Bundesfinanzminister Wolfgang Schäuble soll vom Parlament grünes Licht bekommen, um bei der Sitzung der Euro-Finanzminister einen Tag später den Hilfen für Spanien zustimmen zu können. Damit Schäuble freie Hand bekommt, reicht es aus, dass der Bundestag mit einfacher Mehrheit den Hilfsantrag befürwortet.

SPD und Grüne stellen Bedingungen

Ob die Koalition dabei auch aus der Opposition Unterstützung bekommt, ist noch offen. Der stellvertretenden SPD-Fraktionschef Joachim Poß sagte, es komme sehr auf die vereinbarten Details an: "Hier ist Schäuble in der Pflicht, den Bundestag umgehend über die vereinbarten Details zu informieren." Solange Unklarheit über die genauen Bedingungen herrsche, könne Schäuble nicht auf die Unterstützung der SPD-Bundestagsfraktion hoffen. Auch bei den Grünen wurde betont, eine Entscheidung über die mögliche Zustimmung zu den Hilfsmaßnahmen für Spanien könne erst fallen, wenn die Einzelheiten bekannt seien.

Die Eurogruppe hat Spanien bereits bis zu 100 Mrd. Euro Hilfen für die Banken in Aussicht gestellt. Der tatsächliche Bedarf liegt nach Untersuchungen von unabhängigen Beratern eher bei rund 60 Mrd. Euro.

Eine erste Tranche von 30 Mrd. Euro soll noch im Juli an die spanische Regierung fließen. Diese kann dann wiederum mit den Mitteln ihre heimischen Finanzinstitute stärken. "Das soll zu einem neuen Vertrauen in das spanische Bankensystem beitragen", bilanzierte EU-Währungskommissar Olli Rehn nach zweitägigen Beratungen der europäischen Finanzminister. Vor allem die spanischen Sparkassen leiden unter den Folgen einer geplatzten Immobilienblase.

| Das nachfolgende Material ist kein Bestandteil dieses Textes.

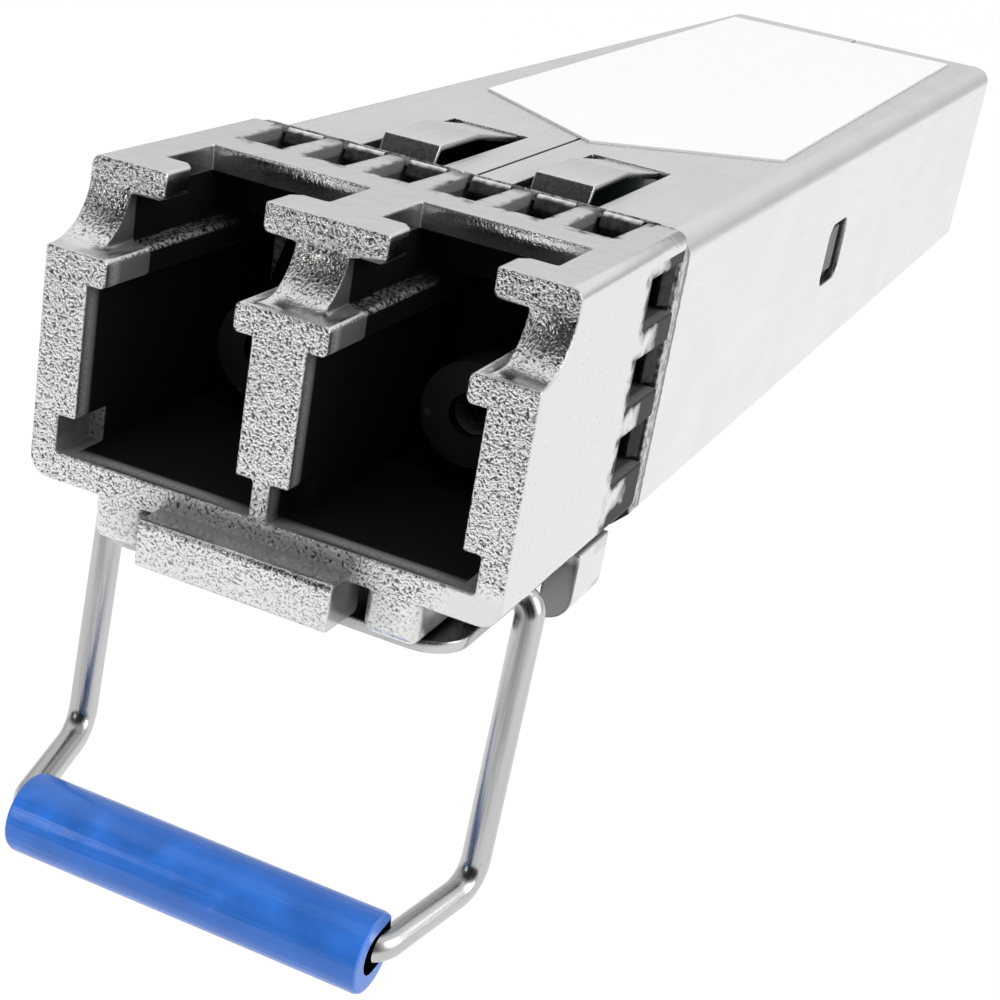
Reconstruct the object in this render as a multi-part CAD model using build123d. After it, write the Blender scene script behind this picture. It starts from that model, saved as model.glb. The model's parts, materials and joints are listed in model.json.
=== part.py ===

Madrid hofft auf "sehr niedrige Zinsen"

Spanien zeigte sich zufrieden. "Ich denke, mit Blick auf die Rekapitalisierung [der Banken] ist das ehrlich eine gute Einigung", sagte Wirtschaftsminister Luis de Guindos. Er erwarte "sehr niedrige Zinsen" für die Notkredite aus dem Euro-Rettungsschirm EFSF. Im Gespräch seien Raten von drei bis vier Prozent - also etwa halb so viel, wie Spanien derzeit Investoren an den Märkten bieten muss.

Als Gegenleistung muss Madrid Auflagen erfüllen und seinen Bankensektor von Grund auf reformieren. Laut Schäuble geht es dabei auch um Grenzen für die Gehälter von Bankmanagern. Seine österreichische Amtskollegin Maria Fekter betonte, die Vereinbarung mit Spanien (Memorandum of Understanding) enthalte "eine Fülle von Auflagen und Regularien, die Spanien einhalten muss".